Every time you operate a switch with a high amp circuit a little arc jumps from the hot terminal to the load that it is about to make contact to. The arc deposits ionized dust onto the terminals which builds up over time. Eventually the deposits insulate the contacts and the switch stops working. A relay minimizes deposition by having the contacts in a (relatively) sealed environment, along with the fast action of the electromagnet doing the physical movement.
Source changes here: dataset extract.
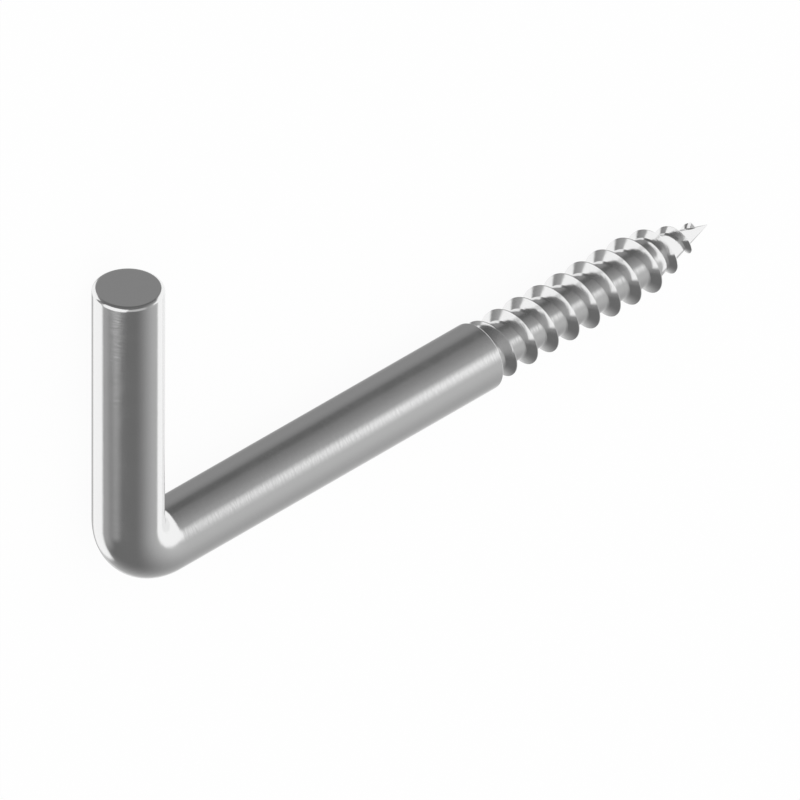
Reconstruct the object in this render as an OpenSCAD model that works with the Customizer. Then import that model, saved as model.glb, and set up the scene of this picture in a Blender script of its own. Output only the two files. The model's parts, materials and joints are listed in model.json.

My first car that I was able to drive by myself was owned by my parents for us kids to use. It was a '67 Ford wagon with only about 70k miles on her and a mere 8 years old. The 289 with a large flywheel idled in complete silence and if I had that car today in the shape it was in it would be considered "cherry". It had an odd habit though of shutting off all of the lights while driving at night: headlamps, running lights and dash lights would suddenly and without warning go out. Since I knew nothing about cars back, neither did my siblings, we just assumed that the car was haunted. You and I both know now that it was just a worn-out dash switch (dirty contacts). Had that been a relay system the problem would not likely have occured.

As far as installing a relay in the ignition, you and I both know that the ignition circuit is not fused. Instead the switch and wires are all generously oversized. The reason for this is dependability. Ford would rather have the wires melt in a short than have a fuse blow and leave a mother with her 16 children stall on a railroad track. There's no relay in the circuit for the same reason.